Inspect the shape of the result and the first few rows:

merged_data.head()

    ID    Year_Birth    Education    Marital_Status    Income

0    5524    1957    Graduation    Single    58138.0

1    2174    1954    Graduation    Single    46344.0

2    4141    1965    Graduation    Together    71613.0

3    6182    1984    Graduation    Together    26646.0

4    5324    1981    PhD    Married    58293.0

merged_data.shape

(2240, 5)

Great! We have merged our dataset.

How it works...

We import the pandas library and refer to it as pd in step 1. In step 2, we use read_csv to load the two .csv files to be merged into pandas dataframes. We call the dataframes marketing_sample1 and marketing_sample2 respectively. In step 3, we inspect the dataset using head() to see the first five rows in the dataset. We inspect the number of rows and columns using shape, which returns a tuple that displays the number of rows and columns respectively.

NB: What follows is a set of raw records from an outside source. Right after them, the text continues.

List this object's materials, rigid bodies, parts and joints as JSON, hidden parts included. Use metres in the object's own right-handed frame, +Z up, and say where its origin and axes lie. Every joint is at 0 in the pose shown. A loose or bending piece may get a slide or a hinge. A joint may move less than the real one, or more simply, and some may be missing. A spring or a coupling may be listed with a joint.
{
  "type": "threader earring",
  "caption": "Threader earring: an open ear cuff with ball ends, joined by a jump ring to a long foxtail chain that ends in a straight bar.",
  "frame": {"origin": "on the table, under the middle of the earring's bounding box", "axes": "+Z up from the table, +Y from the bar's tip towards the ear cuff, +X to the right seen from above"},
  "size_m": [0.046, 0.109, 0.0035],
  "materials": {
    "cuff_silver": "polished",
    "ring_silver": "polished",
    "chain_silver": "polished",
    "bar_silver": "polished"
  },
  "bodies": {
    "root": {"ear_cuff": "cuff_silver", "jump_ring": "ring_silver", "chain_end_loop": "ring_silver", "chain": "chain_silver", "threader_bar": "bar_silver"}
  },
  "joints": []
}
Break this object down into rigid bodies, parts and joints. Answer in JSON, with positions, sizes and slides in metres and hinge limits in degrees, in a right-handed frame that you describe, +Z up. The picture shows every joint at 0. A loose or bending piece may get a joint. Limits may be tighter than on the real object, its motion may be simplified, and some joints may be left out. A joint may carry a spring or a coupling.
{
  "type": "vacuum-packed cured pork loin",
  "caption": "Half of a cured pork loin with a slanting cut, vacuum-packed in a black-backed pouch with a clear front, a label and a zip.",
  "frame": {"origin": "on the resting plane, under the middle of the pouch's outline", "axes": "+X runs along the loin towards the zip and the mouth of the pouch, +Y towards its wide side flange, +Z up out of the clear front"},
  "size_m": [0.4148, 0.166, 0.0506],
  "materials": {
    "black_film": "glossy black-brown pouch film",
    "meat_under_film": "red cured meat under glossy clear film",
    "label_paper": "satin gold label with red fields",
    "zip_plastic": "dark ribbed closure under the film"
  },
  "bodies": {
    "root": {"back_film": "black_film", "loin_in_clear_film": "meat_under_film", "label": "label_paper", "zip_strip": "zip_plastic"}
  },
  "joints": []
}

In step 4, we apply the merge method to merge the two datasets. We provide four arguments for the merge method. The first two arguments are the dataframes we want to merge, the third specifies the key or common column upon which a merge can be achieved. The merge method also has a how parameter. This parameter specifies the type of join to be used. The default parameter of this argument is an inner join.

There’s more...

Sometimes, the common field in two datasets may have a different name. The merge method allows us to address this through two arguments, left_on and right_on. left_on specifies the key on the left dataframe, while right_on is the same thing on the right dataframe.

Sorting data

When we sort data, we arrange it in a specific sequence. This specific sequence typically helps us to spot patterns very quickly. To sort a dataset, we usually must specify one or more columns to sort by and specify the order to sort by (ascending or descending order).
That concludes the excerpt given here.